If this works, then you could write a macro to do it on all the files and
accumulate the results.

--
Regards,
Tom Ogilvy


"alfred" wrote:

Hi,

I have 1,000 html fairly short html files, which I want to extract
into a spreadsheet. The html were originally generated from a
template, but there are about 3 different types of template within the
1000 files. Is it possible to write a script that will extract all
the data from within the html files, and put everything between the
tags into a cell. I am not concerned about retaining the html tags,
but need to extract all the info into excel, so i can manipulate, and
regenerate the html....any hepl appreciated!

Thanks


  #5   Report Post  
Posted to microsoft.public.excel.programming
external usenet poster
 
Posts: 6,953
Default HTML files into Excel

If I agreed, I wouldn't have posted.

Opening the files in excel should do exactly what I feel the OP wants to do.
Nonetheless, it is offered for his consideration to accept or reject.

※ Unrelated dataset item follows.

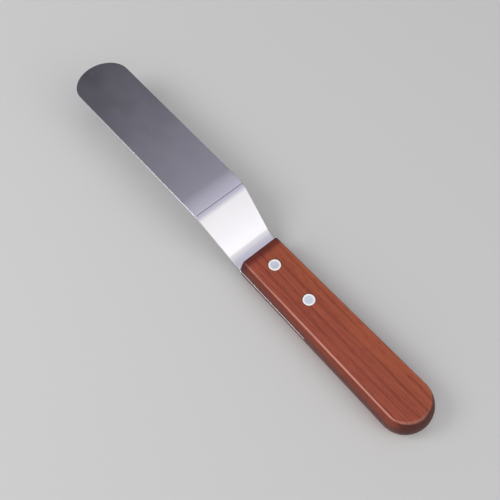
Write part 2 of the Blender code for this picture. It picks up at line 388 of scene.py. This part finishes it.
def handle_ring(inset, height):
    """The handle's outline at one level: square front end, sides that widen, rounded butt."""
    depth = BUTT_DEPTH - BUTT_BULGE * inset
    butt = quarter_ellipse(BUTT_X - BUTT_DEPTH, depth, BUTT_HALF_WIDTH - inset, BUTT_STEPS)
    front_x = FRONT_X + front_inset(abs(height))
    corner = (front_x, FRONT_HALF_WIDTH - inset)
    side = rounded_line([butt[-1], corner, (front_x, 0)], [CORNER_ROUNDING], EDGE_STEPS)[:-1]
    half = with_stations(
        butt[:-1] + side, spaced(FRONT_X + CUT_MARGIN, BUTT_X - BUTT_DEPTH - STATION_SPACING)
    )
    loop = closed_loop(half)
    return np.column_stack([loop, np.full(len(loop), TANG_Z + height)])


def make_handle(material):
    upper = handle_profile()
    lower = [(inset, -height) for inset, height in reversed(upper[1:])]
    handle = stack("spatula_handle", [handle_ring(*level) for level in lower + upper])
    across = BUTT_HALF_WIDTH + CUT_MARGIN
    cutters = [cutter_box(
        Vector((FRONT_X - CUT_MARGIN, -across, TANG_Z - SHEET / 2 - GAP)),
        Vector((TANG_END_X + GAP, across, TANG_Z + SHEET / 2 + GAP)),
    )]
    seat = HEAD_THICKNESS + GAP
    for x in rivet_places():
        hole = BARREL_RADIUS + GAP
        wide = rivet_head_radius() + GAP
        cutters.append(cutter_drill(x, hole, -CUT_MARGIN, THICKNESS + CUT_MARGIN))
        cutters.append(cutter_drill(x, wide, THICKNESS - seat, THICKNESS + CUT_MARGIN))
        cutters.append(cutter_drill(x, wide, -CUT_MARGIN, seat))
    cut(handle, cutters)
    finish_piece(handle, "handle", material)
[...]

I suspect he is still waiting for your promise:
Here is a genral format of VBA code that reads and writtes text data.


I hope it wasn't the simple paragraph that followed. Based on that, I
would have expected a generalized html parser that strips off all tags.
(which is essentially what I offered).


--
Regards,
Tom Ogilvy


"Joel" wrote:

Tom: With Hyper-text files some tagged items are formatting and some are
actual text. Alfred is looking for data which I believe is the text and not
the formating. The task would be to identify each tagged field and only
extractt the tags that pertain to the text strings.

"Tom Ogilvy" wrote:

Have you tried just opening one of the html files in Excel using File=Open.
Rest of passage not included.